→ **Work required**
Return, exactly as written, the lines from the one containing "rear_bush();" through the one containing "Vector(map(max, high, point))", with both ends included.

→ **Data**
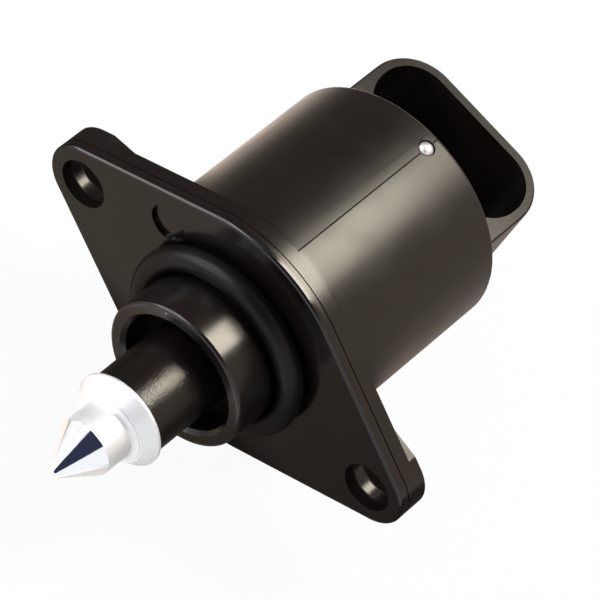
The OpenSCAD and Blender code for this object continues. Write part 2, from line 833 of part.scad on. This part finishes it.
// A bobbin between y0 and y1, with a post under each of its two terminals
module bobbin(y0, y1, pins) {
    color("#cfc9bd") {
        ring(spool_r, spool_r + bobbin_wall, y0, y1);
        ring(spool_r, bobbin_r, y0, y0 + bobbin_wall);
        ring(spool_r, bobbin_r, y1 - bobbin_wall, y1);
        for (i = pins) {
            post_z = -sqrt(pin_run_r * pin_run_r - pin_x[i] * pin_x[i]) + pin_t / 2 + end_gap;
            difference() {
                translate([pin_x[i] - post_w / 2, y1 - post_t, post_z])
                    cube([post_w, post_t, post_h]);
                disc(spool_r + bobbin_wall / 2, y0 - 1, y1 + 1);
            }
        }
    }
}

module bobbin_front() {
    bobbin(stack_front + sheet_t + end_gap, stack_front + phase_len - sheet_t - end_gap, [0, 3]);
}

module bobbin_rear() {
    bobbin(stack_front + phase_len + sheet_t + end_gap, stack_rear - sheet_t - end_gap, [1, 2]);
}

// A winding that fills a bobbin between its two sides
module coil(y0, y1) {
    color("#b4602c") difference() {
        ring(winding_r, coil_r, y0 + bobbin_wall + fit_gap, y1 - bobbin_wall - fit_gap);
        for (x = pin_x) translate([x - post_w / 2 - fit_gap, y1 - post_t - fit_gap, -can_r])
            cube([post_w + 2 * fit_gap, post_t + 1, can_r - claw_r]);
    }
}

module coil_front() {
    coil(stack_front + sheet_t + end_gap, stack_front + phase_len - sheet_t - end_gap);
}

module coil_rear() {
    coil(stack_front + phase_len + sheet_t + end_gap, stack_rear - sheet_t - end_gap);
}

housing();
rear_cover();
seal_ring();
lock_ball();
guide_bush();
plunger();
lead_screw();
pintle();
rotor_hub();
rotor_magnet();
bearing_inner_ring();
bearing_outer_ring();
bearing_cage();
bearing_balls();
rear_bush();
wave_washer();
stator_cup_front();
stator_plate_front();
stator_plate_rear();
stator_cup_rear();
bobbin_front();
bobbin_rear();
coil_front();
coil_rear();
terminal(0);  // terminal_1
terminal(1);  // terminal_2
terminal(2);  // terminal_3
terminal(3);  // terminal_4
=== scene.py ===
# Looks of the idle air control valve: materials, studio light, floor and camera.
# Lengths are in metres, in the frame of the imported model: the valve axis is Y, the pintle points
# to -Y, the flange's holes lie along X and the plug socket opens to +Z.

import json
import math

import bpy
from mathutils import Matrix, Vector


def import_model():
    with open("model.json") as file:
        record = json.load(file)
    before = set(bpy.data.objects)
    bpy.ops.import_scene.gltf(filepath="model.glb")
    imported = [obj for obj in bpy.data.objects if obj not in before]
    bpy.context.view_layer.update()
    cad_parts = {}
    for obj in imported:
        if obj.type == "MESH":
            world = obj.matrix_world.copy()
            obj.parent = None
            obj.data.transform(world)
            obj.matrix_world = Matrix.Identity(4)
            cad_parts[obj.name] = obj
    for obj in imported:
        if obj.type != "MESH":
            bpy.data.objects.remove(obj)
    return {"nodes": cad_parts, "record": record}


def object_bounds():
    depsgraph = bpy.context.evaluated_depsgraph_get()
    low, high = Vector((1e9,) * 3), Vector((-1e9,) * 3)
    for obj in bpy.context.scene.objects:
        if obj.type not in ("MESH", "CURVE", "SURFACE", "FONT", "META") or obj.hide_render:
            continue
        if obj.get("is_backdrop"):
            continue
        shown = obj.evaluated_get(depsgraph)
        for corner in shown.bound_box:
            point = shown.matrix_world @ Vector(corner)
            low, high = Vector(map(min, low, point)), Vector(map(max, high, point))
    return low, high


WHITE = (1.0, 1.0, 1.0)

# The camera of the photograph: where its axis passes the valve, and from where it looks
CAMERA_AIM = Vector((0.00313, 0.00804, 0.00508))
CAMERA_AZIMUTH = 10.43
CAMERA_ELEVATION = 55.29
CAMERA_ROLL = 38.26
CAMERA_DISTANCE = 0.49635
CAMERA_LENS_MM = 248.92
CAMERA_CLIP = 0.01
SENSOR_MM = 36.0

# The studio: a pale floor below the valve, and a soft world
FLOOR_SIZE = 4.0
FLOOR_SHADOW_SHARE = 0.06
FLOOR_COLOUR = (0.85, 0.83, 0.81)
WORLD_COLOUR = (1.0, 0.97, 0.94)
WORLD_STRENGTH = 0.4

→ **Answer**
rear_bush();
wave_washer();
stator_cup_front();
stator_plate_front();
stator_plate_rear();
stator_cup_rear();
bobbin_front();
bobbin_rear();
coil_front();
coil_rear();
terminal(0);  // terminal_1
terminal(1);  // terminal_2
terminal(2);  // terminal_3
terminal(3);  // terminal_4
=== scene.py ===
# Looks of the idle air control valve: materials, studio light, floor and camera.
# Lengths are in metres, in the frame of the imported model: the valve axis is Y, the pintle points
# to -Y, the flange's holes lie along X and the plug socket opens to +Z.

import json
import math

import bpy
from mathutils import Matrix, Vector


def import_model():
    with open("model.json") as file:
        record = json.load(file)
    before = set(bpy.data.objects)
    bpy.ops.import_scene.gltf(filepath="model.glb")
    imported = [obj for obj in bpy.data.objects if obj not in before]
    bpy.context.view_layer.update()
    cad_parts = {}
    for obj in imported:
        if obj.type == "MESH":
            world = obj.matrix_world.copy()
            obj.parent = None
            obj.data.transform(world)
            obj.matrix_world = Matrix.Identity(4)
            cad_parts[obj.name] = obj
    for obj in imported:
        if obj.type != "MESH":
            bpy.data.objects.remove(obj)
    return {"nodes": cad_parts, "record": record}


def object_bounds():
    depsgraph = bpy.context.evaluated_depsgraph_get()
    low, high = Vector((1e9,) * 3), Vector((-1e9,) * 3)
    for obj in bpy.context.scene.objects:
        if obj.type not in ("MESH", "CURVE", "SURFACE", "FONT", "META") or obj.hide_render:
            continue
        if obj.get("is_backdrop"):
            continue
        shown = obj.evaluated_get(depsgraph)
        for corner in shown.bound_box:
            point = shown.matrix_world @ Vector(corner)
            low, high = Vector(map(min, low, point)), Vector(map(max, high, point))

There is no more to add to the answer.